Richtig peinlich wird es allerdings, wenn eine öffentliche überparteiliche Bildungseinrichtung den Wahlsieg der derzeitigen Regierungskoalition am kommenden (!) Wahlsonntag bekannt gibt. So geschehen am Montag der Stuttgarter "Landeszentrale für politische Bildung Baden-Württemberg". "Wahlsieg schwarz-gelb" war da am frühen Abend für eine halbe Stunde auf der Wahl-Sonderseite der Zentrale, www.landtagswahl-bw.de, zu lesen, mehrere hundert Besucher wurden fälschlicherweise darüber informiert, dass die schwarz-gelbe Landesregierung als Siegerin aus den Landtagswahlen hervorgegangen sei. Die schnelle Reaktion der Koalition auf die Katastrophe im japanischen AKW Fukushima habe die Bürger "wohl überzeugt", analysierte die Landeszentrale, um zu dem abschließenden Fazit zu kommen: "Stefan Mappus kann bei seiner ersten Wahl als Ministerpräsident mit der CDU das Ergebnis von 2006 zwar nicht halten, dennoch kann er seine Regierungsarbeit fortführen."
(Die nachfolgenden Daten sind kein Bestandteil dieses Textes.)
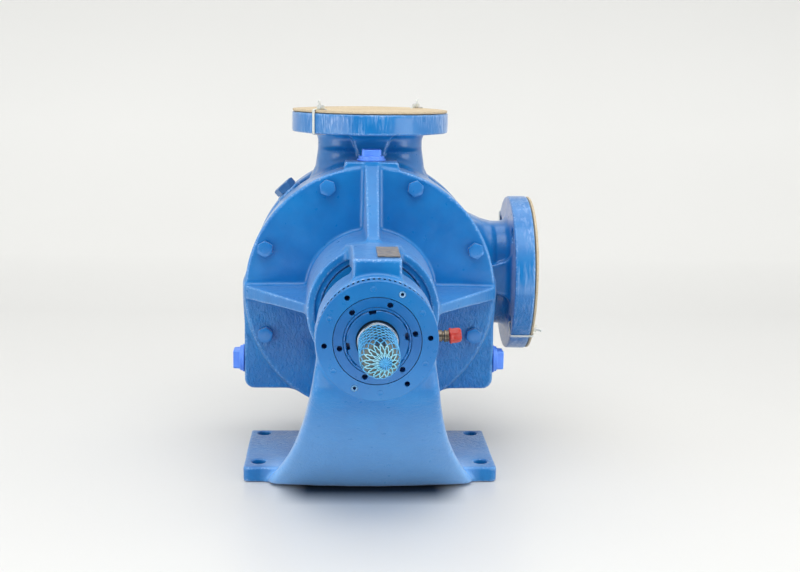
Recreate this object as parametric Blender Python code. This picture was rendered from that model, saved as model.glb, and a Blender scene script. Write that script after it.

Unter denen, die über die Falschmeldung stolperten und gleich einen Screenshot anfertigten, war am Montag auch der Wahlkampfchef der SPD im Ländle, Daniel Rousta. "Das kann man schon als Zeichen dafür nehmen, was hier im Land in den letzten 50 Jahren alles schief gelaufen ist - dass diese derzeit unwahrscheinlichste aller denkbaren Möglichkeiten auf der Homepage landet", so Rousta. Beunruhigt sei er aber nicht: "Es amüsiert uns eher. Alle Umfragen sprechen eine andere Sprache." Bei den Grünen, deren derzeitiger Höhenflug das vermeldete Szenario tatsächlich immer unwahrscheinlicher erscheinen lässt, ist man noch nachsichtiger: "Böser Wille steckt da bestimmt nicht hinter", sagt Pressesprecher Tilo Berner, der von einer empörten Wählerin auf die Ente aufmerksam gemacht wurde. "Die Zusammenarbeit mit der Landeszentrale war immer gut, deshalb haben wir das auch nicht an die große Glocke gehängt, sondern nur dort angerufen". Die Verantwortlichen seien "beschämt genug" gewesen.

Am Tag danach kann Wolfgang Herterich, Referent für Information und Kommunikation bei der Landeszentrale, schon wieder über den Lapsus lachen: "Nein, wir wollen hier nicht Orakel spielen, und wir geben auch keiner Partei den Vorzug", sagt Herterich. Vielmehr sei die Veröffentlichung der Falschmeldung auf menschliches Versagen zurückzuführen: "Wir haben Texte zu drei Szenarien vorbereitet, durch eine falsche Auswahl hat eine Mitarbeiterin einen dieser Texte dann aktiviert." Aufmerksamere Leser hätten aber bemerken können, dass es sich bei dem Text nicht um eine Endversion handele, immerhin seien an einigen Stellen, etwa bei den genauen Prozentzahlen, noch Platzhalter eingefügt gewesen.

Die beiden anderen Szenarien? "Zweimal Rot-Grün, einmal mit roter und einmal mit grüner Mehrheit." Ein Aufwand, den sich die Landeszentrale nach Ansicht des Grünen-Sprechers Berner durchaus hätte sparen können: "Am Wahlabend muss eh die dritte Variante aktiviert werden." Momentan sieht alles danach aus: Jüngste Umfragen sahen am Sonntag eine Mehrheit für Rot-Grün unter grüner Führung. Der schwarz-gelbe Wahlsieg, den am Montag die Landeszentrale prognostizierte, scheint angesichts der Atomdebatte in weite Ferne gerückt. Weitere Szenarien will die Zentrale laut Herterich im Verlauf der Woche vorbereiten - und nach Möglichkeit nicht vor Sonntag veröffentlichen.